Ainda irá soltar os dois cães juvenis que fazem o encanto da família – “estão-me a destruir os móveis da casa, já vão ver” -, desafiar o amigo (e jornalista de vinhos) Manuel Baiôa a saltar para dentro da dorna (não o fez durante toda a manhã) e então, sim, vamos lá à entrevista, que haveria de começar com uma pergunta à qual já terá respondido dezenas de vezes, destinada a perceber como é que um homem nascido no Porto e com raízes no Minho acaba a fazer vinho no sopé sul da Serra do Mendro.
“Foi estar no sítio certo à hora certa”, desabafa. O sítio era o bar da Universidade Católica do Porto, onde fazia uma pós-graduação em Enologia e Viticultura. Estava acompanhado por um colega de faculdade, Luís Ribeiro, irmão de Pedro Ribeiro, atualmente enólogo e proprietário da Herdade do Rocim, quando este telefonou a perguntar se o irmão conhecia alguém para fazer um estágio durante a época das vindimas na Herdade dos Grous, a dois passos da cidade de Beja, onde então trabalhava.
“Aceitei logo o convite”, lembra Hamilton Reis, que rumou a sul. “Foi a minha primeira vindima profissional. Comecei a vindimar logo pelos meus seis, sete anos, com os meus pais, o amor e a dedicação ao vinho é algo que está presente desde a minha génese”. Sim, claro, gostou da experiência, e no final da vindima haveria de receber o convite para ficar. Não aceitou. Queria conhecer outros mundos, acabou por rumar à Austrália e à Nova Zelândia, países do “novo mundo” dos vinhos.
De regresso ao Alentejo, aos Grous, em 2005, é de novo um telefonema que irá dar um rumo inesperado à sua vida. “Era um senhor chamado Hans Kristian Jorgensen, proprietários das Cortes de Cima, que queria falar comigo. Ao fim de 15 minutos de conversa pessoal as coisas resolveram-se, fiquei por lá cerca de14 anos como diretor de enologia”.

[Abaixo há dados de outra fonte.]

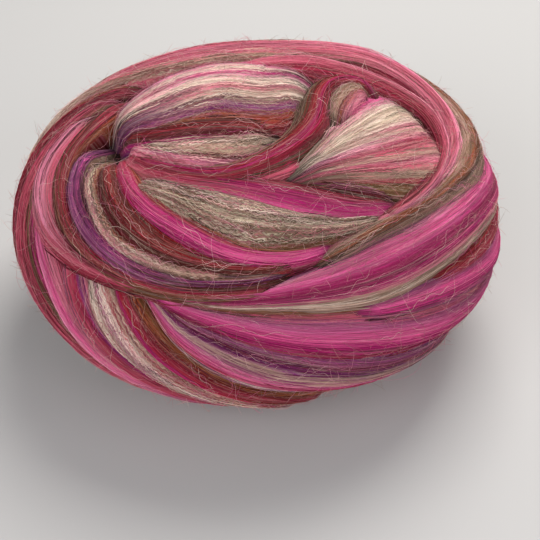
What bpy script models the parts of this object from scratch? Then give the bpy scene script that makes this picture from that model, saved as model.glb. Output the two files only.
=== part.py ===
"""Ball of combed wool roving: one long soft rope of fibre wound into a low round bun.

Axes: X to the ball's right, Y to its back, Z up, metres.  It rests on its flat spot, z = 0.
A place on the ball is a bearing (0 right, 90 back, 180 left, 270 front) and a latitude.
"""
import math
from collections import namedtuple

import bmesh
import bpy
import numpy as np

MM = 0.001

# Overall sizes of the ball
HALF_LENGTH = 110 * MM      # centre to the outermost turn, along X
HALF_DEPTH = 104 * MM       # centre to the outermost turn, along Y
CAP_RISE = 66 * MM          # widest turn to the crown
BELLY_DROP = 62 * MM        # widest turn down to where the round underside would end
WIDEST_HEIGHT = 54 * MM     # height of the widest turn above the table

# The rope and how it lies
CORE_INSET = 9 * MM         # the wound core lies this far under the outer turns
BASE_FULL = -0.90           # below this share of the drop the core is full, for the flat spot
BASE_EASE = 0.22            # and it eases back to its inset over this share
ROOT_DEPTH = 15 * MM        # every pass reaches this far into the core
END_DIVE = 8 * MM           # how far a pass sinks where it tucks under the next
END_REACH = 22 * MM         # length of a pass taken by that sinking, at each end
OVERLAP = 1.3               # a pass is this much wider than what shows of it
DEEPEST_SHARE = 0.45        # the creases beside a narrow pass are at most this share of its width
STEP_ALONG = 3.0 * MM       # spacing of sections along a pass
STEPS_ACROSS = 12           # faces across a pass
NARROWEST = 1.5 * MM        # width of a pass at a pointed tip

# The hidden winding round the sides, the back and the underside
WIND_TURNS = 8
WIND_FROM = -74             # latitude where the lowest turn starts
WIND_TO = 34                # latitude where the highest turn ends
WIND_WIDTH = 25             # mm, as in the table
WIND_DEPTH = 6 * MM         # crease depth between its turns
WIND_LIFT = -1.5 * MM       # a little under the passes that show
WIND_WOBBLE = 4             # degrees each turn rises and falls
WIND_PHASE = 130            # degrees from where one turn is highest to where the next is
BACK_BEARING = 80           # the turns climb higher here, at the back
BACK_RISE = 14              # degrees that the highest turn is higher there
COVERED_BEARING = 255       # and lie deeper here, under the passes at the front
COVERED_SINK = 7            # mm

# The surface mesh
BLEND_GRID = 2.2 * MM       # size of the grid the passes are merged on
KEEP_SHARE = 0.155          # share of faces kept after merging
SOFTEN_TIMES = 3

# A way is degrees, degrees, mm across and mm sunk; a pass stands some mm above the ball, and the
# creases beside it are some mm deep.
Way = namedtuple("Way", "bearing latitude width sink", defaults=(0,))
Pass = namedtuple("Pass", "name lift crease ways")


def ways(*rows):
    return [Way(*row) for row in rows]


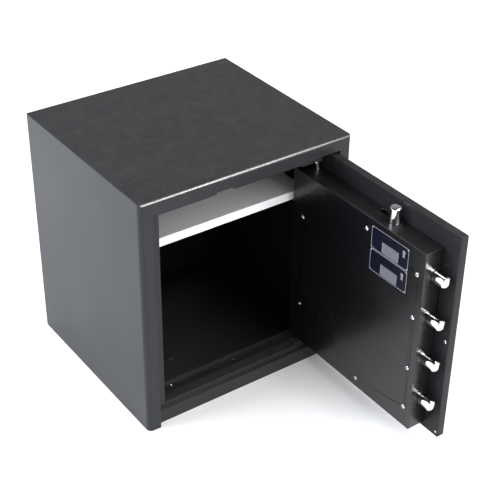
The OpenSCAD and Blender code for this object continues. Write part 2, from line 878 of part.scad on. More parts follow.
module handle_hub() {
    color(chrome) in_door() difference() {
        bar_y(handle_x, [bar_axis_y, plate_y0 - rose_t - 0.5], mid_z, hub_r);
        bar_y(handle_x, [spindle_y0, plate_y0], mid_z, spindle_r);
        grip();
    }
}

module handle_bar() {
    color(chrome) in_door() grip();
}

// ---- Labels ----

module label(top) {
    color(navy) in_door()
        block([label_x0, label_x0 + label_w], [cover_y1, cover_y1 + label_t],
            [top - label_h, top]);
}

module label_upper() {
    label(label_top);
}

module label_lower() {
    label(label_top - label_h - label_gap);
}

module label_rivets() {
    inset = 3;
    color(steel) in_door()
        for (x = [label_x0 + inset, label_x0 + label_w - inset], row = [0, 1], end = [0, 1])
            dome_y(x, cover_y1 + label_t, label_top - inset - row * (label_h + label_gap)
                - end * (label_h - 2 * inset), 1.3, 0.6);
}

outer_casing();
rear_panel();
base_panel();
bottom_bar();
inner_liner();
wall_fill();
left_jamb();
right_jamb();
top_jamb();
sill();
sill_screws();
jamb_rivets();
hinge_bracket_top();
hinge_bracket_bottom();
hinge_bush_top();
hinge_bush_bottom();
shelf();
shelf_rail_left();
shelf_rail_right();
door_skin();
door_fill();
door_inner_plate();
plate_studs();
bolt_cover();
cover_screws();
cover_standoffs();
bolt_guide();
top_guide();
hinge_block_top();
hinge_block_bottom();
hinge_pin_top();
hinge_pin_bottom();
hard_plate();
lock_case();
lock_cover();
lock_screws();
lock_levers();
label_upper();
label_lower();
label_rivets();
handle_rose();
key_escutcheon();
spindle_bush();
side_bolt(0);  // side_bolt_1
side_bolt(1);  // side_bolt_2
side_bolt(2);  // side_bolt_3
side_bolt(3);  // side_bolt_4
bolt_carrier();
carrier_screws();
top_bolt();
top_rod();
spindle();
drive_disc();
drive_pins();
handle_hub();
handle_bar();
lock_bolt();
key();
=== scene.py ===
# %% [markdown]
# # A furniture safe with its door open
#
# This lesson dresses a finished CAD model of a small steel safe. The CAD nodes already have the right
# size and place, so most of them only need rounded edges and a finish. Small turned and folded parts,
# such as screws, bolts, the handle and the labels, are built again here with more detail than a CAD
# model carries, and each new piece rides on the body that its CAD node belongs to.

# %% Load the frame
import bmesh
import bpy
import json
import math
from mathutils import Matrix, Vector


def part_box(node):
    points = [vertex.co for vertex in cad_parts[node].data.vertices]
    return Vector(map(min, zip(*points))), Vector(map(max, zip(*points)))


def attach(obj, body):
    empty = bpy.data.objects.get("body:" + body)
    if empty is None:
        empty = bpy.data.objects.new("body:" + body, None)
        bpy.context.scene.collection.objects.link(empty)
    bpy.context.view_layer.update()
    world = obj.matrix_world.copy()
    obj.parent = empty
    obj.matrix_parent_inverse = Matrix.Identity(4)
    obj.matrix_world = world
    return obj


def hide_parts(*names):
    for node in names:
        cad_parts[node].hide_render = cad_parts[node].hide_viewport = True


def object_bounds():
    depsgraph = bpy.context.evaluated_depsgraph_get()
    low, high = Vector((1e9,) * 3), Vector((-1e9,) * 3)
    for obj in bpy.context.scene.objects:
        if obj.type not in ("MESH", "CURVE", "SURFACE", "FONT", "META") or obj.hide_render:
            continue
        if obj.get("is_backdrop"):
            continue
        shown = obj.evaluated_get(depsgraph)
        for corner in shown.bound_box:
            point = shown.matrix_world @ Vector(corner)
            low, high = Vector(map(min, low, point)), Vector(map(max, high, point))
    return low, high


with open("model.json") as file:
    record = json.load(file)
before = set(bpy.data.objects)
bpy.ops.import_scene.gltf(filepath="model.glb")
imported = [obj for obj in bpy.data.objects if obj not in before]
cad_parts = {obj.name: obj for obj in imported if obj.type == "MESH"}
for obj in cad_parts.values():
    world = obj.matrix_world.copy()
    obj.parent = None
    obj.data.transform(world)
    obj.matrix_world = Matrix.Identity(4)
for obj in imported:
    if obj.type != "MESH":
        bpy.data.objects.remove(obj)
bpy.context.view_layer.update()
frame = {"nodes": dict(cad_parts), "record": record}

NODES = frame["nodes"]
MM = 0.001

# %% [markdown]
# The camera comes first, because everything else is judged through it. It stands high on the left of
# the safe with a long lens, which keeps the upright edges almost parallel. A camera could be placed by
# hand, but an aim point, a distance and two angles say the same thing in words that can be checked.

# %% Camera
AIM = Vector((0.0899, -0.0826, 0.2278))
DISTANCE = 2.3968
AZIMUTH, ELEVATION, ROLL = math.radians(-35.75), math.radians(33.15), math.radians(0.79)
LENS = 86.59


def make_camera():
    data = bpy.data.cameras.new("view_camera")
    data.lens = LENS
    data.sensor_width = 36.0
    camera = bpy.data.objects.new("view_camera", data)
    back = Vector((math.sin(AZIMUTH) * math.cos(ELEVATION), -math.cos(AZIMUTH) * math.cos(ELEVATION),
                   math.sin(ELEVATION)))
    turn = (-back).to_track_quat("-Z", "Y").to_matrix() @ Matrix.Rotation(ROLL, 3, "Z")
    camera.matrix_world = Matrix.Translation(AIM + back * DISTANCE) @ turn.to_4x4()
    bpy.context.scene.collection.objects.link(camera)
    bpy.context.scene.camera = camera
    return camera


camera = make_camera()
print("camera at", [round(c, 3) for c in camera.location])

# %% [markdown]
# Effects that several finishes share are node groups, so that each material places them with its own
# values. A group gives out only colours, masks and heights. The shader and its plain numbers stay in
# the material. Two helpers keep the node code short: one opens a group with named sockets, and one
# links a socket or sets its value.

# %% Helpers for node groups
def open_group(name, inputs, outputs):
    tree = bpy.data.node_groups.new(name, "ShaderNodeTree")
    for socket, kind, value in inputs:
        made = tree.interface.new_socket(name=socket, in_out="INPUT", socket_type="NodeSocket" + kind)
        made.default_value = value
    for socket, kind in outputs:
        tree.interface.new_socket(name=socket, in_out="OUTPUT", socket_type="NodeSocket" + kind)
    return tree, tree.nodes.new("NodeGroupInput").outputs, tree.nodes.new("NodeGroupOutput").inputs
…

Ora, se para os amores cantados por Paulo de Carvalho, 10 anos “é muito tempo/ muitos dias, muitas horas a cantar”, não admira que 14 anos fossem mais do que suficientes para Hamilton Reis ganhar “amor à terra”. Foi mais que isso: “Ganhei raízes, trouxe a minha família, construí o Natus… o tempo passou muito depressa e cá estou”. Neste seu projeto pessoal – que corre a par do trabalho como responsável pelos vinhos da Herdade do Mouchão – a aposta passa por criar um ponto de fusão entre as tradições locais e a sua “herança” minhota. O resultado são vinhos “mais abertos na cor, mais leves, mas com o paradigma da terra cota, da talha onde fermentam”. Acrescente-se que o Natus tinto (maioritariamente Trincadeira e Castelão) é apenas vinificado em talha, enquanto o branco (Roupeiro, Antão Vaz e Gouveio) “faz uma parte” em talha e outra na barrica.
“Fui beber aos antigos, à vitivinicultura alentejana da tradição e procurei projetá-la para os dias de hoje, para a tipicidade que ando à procura para os meus vinhos, no respeito pela Vidigueira, pela componente do que é o paradigma do Alentejo a produzir vinho”, resume.
A vinha foi plantada em 2018. Os primeiros vinhos chegaram ao mercado em 2022, sendo que Hamilton Reis tem vindo a adicionar algumas parcelas com o objetivo de aumentar a produção. Primeiro porque a aceitação tem sido boa, tanto junto de consumidores como da crítica. Depois porque este é o seu projeto de família: é ele quem trata da vinha e dos vinhos, apenas com a ajuda (e não é pouco) da mulher e das filhas.